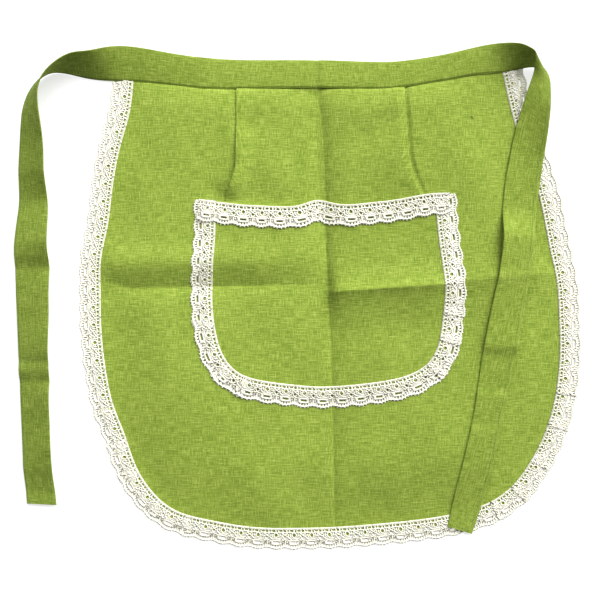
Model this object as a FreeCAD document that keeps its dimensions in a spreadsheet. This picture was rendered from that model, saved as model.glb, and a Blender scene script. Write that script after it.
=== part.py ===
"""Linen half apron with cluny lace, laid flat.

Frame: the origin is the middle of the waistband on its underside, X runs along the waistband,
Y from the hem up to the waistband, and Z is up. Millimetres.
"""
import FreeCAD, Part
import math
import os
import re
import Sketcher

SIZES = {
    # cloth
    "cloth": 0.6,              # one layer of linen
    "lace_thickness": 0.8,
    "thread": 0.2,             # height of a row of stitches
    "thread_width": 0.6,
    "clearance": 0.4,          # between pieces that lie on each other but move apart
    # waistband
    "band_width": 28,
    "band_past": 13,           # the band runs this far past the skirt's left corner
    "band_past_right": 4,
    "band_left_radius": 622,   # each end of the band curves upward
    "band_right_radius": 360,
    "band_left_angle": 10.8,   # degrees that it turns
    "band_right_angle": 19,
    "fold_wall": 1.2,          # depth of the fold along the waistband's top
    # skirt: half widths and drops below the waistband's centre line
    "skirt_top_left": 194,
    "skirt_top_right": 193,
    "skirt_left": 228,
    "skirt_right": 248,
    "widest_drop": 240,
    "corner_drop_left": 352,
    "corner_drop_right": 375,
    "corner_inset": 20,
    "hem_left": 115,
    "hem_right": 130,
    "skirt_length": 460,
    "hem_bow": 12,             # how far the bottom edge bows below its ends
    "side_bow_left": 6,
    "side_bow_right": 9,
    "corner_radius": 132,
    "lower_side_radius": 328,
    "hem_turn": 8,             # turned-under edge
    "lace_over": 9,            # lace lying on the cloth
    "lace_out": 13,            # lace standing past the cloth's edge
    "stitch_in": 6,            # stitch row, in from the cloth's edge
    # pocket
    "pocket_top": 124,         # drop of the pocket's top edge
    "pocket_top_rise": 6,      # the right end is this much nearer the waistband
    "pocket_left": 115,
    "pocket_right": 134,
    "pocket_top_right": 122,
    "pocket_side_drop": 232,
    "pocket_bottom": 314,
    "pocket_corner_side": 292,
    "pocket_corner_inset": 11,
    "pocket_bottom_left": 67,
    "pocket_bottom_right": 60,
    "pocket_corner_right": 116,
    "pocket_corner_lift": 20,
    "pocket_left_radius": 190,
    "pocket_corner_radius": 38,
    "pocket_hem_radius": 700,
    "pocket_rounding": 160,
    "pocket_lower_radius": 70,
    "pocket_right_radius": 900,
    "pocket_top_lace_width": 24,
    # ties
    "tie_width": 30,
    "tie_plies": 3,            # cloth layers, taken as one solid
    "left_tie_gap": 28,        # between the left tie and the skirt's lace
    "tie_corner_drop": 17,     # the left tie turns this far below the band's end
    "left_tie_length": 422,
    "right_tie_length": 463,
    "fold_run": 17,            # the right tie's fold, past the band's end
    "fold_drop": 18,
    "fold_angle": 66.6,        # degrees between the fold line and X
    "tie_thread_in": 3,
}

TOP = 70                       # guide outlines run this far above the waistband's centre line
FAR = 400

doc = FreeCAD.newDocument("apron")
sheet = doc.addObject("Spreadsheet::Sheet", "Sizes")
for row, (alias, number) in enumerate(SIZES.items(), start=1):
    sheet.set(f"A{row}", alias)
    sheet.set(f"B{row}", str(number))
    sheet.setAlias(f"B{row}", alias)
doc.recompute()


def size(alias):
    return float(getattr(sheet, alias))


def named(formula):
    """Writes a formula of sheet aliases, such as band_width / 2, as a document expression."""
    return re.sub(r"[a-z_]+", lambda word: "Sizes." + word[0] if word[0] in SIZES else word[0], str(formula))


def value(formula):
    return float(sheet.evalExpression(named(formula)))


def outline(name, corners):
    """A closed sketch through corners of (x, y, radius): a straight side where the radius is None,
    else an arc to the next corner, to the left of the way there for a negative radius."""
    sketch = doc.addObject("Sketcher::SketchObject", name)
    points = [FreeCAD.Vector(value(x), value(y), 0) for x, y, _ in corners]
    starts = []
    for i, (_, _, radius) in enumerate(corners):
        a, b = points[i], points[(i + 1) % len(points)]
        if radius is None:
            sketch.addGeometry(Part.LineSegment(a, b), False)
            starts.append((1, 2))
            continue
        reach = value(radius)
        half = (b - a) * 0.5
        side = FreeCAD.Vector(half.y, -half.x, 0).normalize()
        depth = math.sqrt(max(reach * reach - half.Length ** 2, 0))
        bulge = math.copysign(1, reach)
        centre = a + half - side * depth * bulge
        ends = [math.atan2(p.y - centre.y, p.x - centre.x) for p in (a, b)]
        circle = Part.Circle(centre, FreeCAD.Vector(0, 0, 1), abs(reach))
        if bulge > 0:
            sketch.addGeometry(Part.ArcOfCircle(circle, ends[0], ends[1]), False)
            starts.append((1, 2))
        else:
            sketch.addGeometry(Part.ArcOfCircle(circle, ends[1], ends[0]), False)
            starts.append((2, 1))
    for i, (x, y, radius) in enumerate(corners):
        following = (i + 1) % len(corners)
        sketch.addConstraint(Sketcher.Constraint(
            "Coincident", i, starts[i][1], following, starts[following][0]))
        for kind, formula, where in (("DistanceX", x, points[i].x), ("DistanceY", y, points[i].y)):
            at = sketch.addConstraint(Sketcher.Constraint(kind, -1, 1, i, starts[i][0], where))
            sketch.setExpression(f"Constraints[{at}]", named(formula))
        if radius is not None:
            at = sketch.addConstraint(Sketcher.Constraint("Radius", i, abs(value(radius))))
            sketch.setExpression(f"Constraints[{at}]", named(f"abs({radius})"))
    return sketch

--

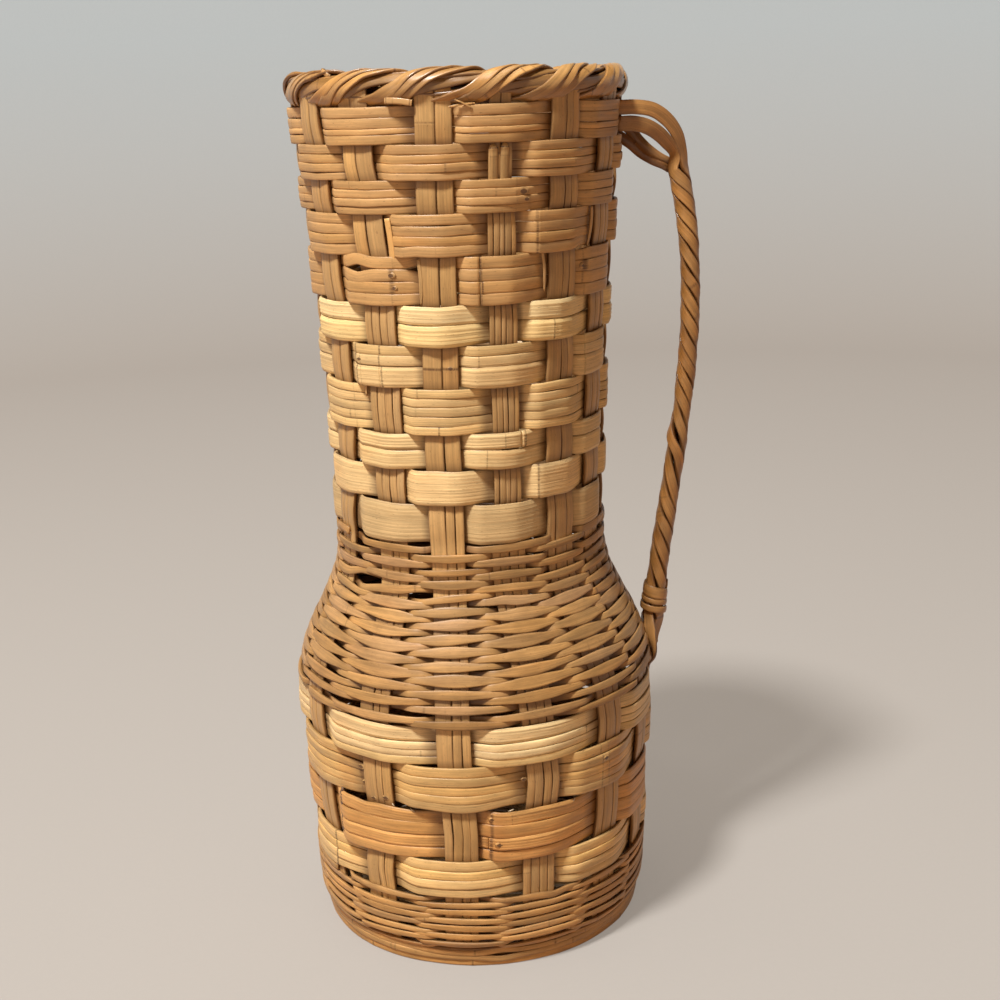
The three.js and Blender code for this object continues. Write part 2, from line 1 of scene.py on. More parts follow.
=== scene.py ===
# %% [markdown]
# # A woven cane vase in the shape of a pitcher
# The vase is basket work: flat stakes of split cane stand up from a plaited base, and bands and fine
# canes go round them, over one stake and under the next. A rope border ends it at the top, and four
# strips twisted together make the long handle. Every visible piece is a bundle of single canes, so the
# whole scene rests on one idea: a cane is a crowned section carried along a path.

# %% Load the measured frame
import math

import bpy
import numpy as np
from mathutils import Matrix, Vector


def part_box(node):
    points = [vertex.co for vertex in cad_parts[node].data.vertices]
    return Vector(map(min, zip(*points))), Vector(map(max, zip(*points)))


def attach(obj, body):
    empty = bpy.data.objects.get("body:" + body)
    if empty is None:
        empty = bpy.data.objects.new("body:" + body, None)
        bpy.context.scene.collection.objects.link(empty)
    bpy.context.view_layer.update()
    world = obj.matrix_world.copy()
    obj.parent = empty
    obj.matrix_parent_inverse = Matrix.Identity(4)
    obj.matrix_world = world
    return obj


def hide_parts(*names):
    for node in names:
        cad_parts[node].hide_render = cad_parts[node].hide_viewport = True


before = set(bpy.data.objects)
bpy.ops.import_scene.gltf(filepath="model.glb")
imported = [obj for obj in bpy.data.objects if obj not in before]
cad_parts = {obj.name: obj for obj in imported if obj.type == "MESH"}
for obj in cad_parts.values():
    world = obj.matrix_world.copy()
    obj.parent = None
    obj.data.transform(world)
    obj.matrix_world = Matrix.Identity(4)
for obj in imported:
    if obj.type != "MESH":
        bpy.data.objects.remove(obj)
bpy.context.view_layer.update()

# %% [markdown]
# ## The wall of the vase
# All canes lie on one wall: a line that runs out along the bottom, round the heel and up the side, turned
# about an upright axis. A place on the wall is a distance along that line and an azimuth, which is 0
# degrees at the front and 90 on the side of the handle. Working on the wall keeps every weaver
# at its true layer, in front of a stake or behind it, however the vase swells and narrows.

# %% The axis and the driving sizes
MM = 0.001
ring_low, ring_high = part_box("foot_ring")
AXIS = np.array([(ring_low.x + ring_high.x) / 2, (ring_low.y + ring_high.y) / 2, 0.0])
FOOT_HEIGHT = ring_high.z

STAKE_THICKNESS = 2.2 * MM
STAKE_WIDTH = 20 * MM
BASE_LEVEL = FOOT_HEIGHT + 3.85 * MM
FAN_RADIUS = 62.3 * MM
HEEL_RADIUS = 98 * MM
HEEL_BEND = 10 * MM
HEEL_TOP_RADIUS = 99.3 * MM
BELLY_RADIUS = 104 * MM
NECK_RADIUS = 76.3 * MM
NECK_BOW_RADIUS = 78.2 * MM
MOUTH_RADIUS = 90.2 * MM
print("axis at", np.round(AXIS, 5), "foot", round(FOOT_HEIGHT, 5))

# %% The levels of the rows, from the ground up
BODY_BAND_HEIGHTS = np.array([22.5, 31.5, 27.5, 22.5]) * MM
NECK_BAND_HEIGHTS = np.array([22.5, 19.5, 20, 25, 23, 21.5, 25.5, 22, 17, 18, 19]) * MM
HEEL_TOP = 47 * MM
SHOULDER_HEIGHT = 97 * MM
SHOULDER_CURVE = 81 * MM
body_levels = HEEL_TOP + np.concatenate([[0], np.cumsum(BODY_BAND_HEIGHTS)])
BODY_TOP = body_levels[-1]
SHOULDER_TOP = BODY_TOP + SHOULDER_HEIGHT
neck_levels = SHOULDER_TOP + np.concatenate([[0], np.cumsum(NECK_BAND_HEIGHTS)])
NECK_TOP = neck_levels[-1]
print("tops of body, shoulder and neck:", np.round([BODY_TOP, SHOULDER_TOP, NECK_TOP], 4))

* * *

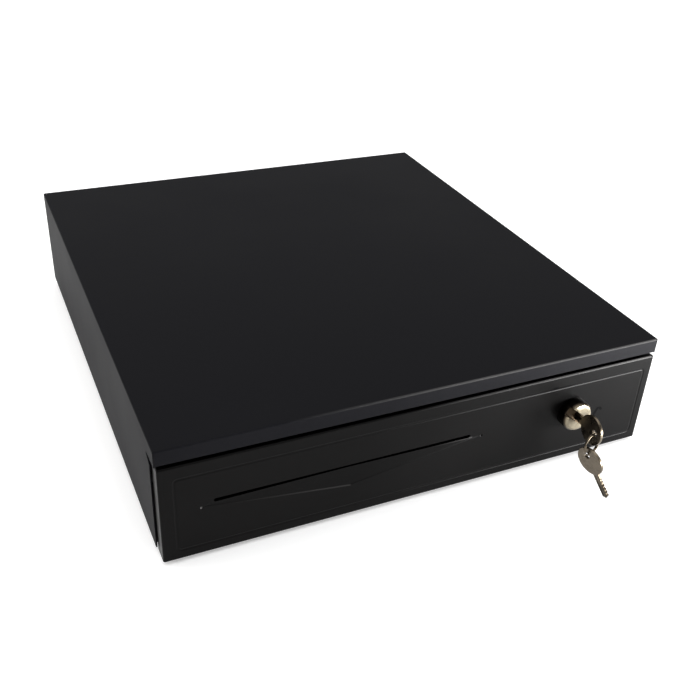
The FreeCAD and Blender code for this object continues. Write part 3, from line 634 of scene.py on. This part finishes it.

— Work to be completed —
Copy out the lines that hold "imported".

— Result for this task —
imported = [obj for obj in bpy.data.objects if obj not in before]
cad_parts = {obj.name: obj for obj in imported if obj.type == "MESH"}
for obj in imported:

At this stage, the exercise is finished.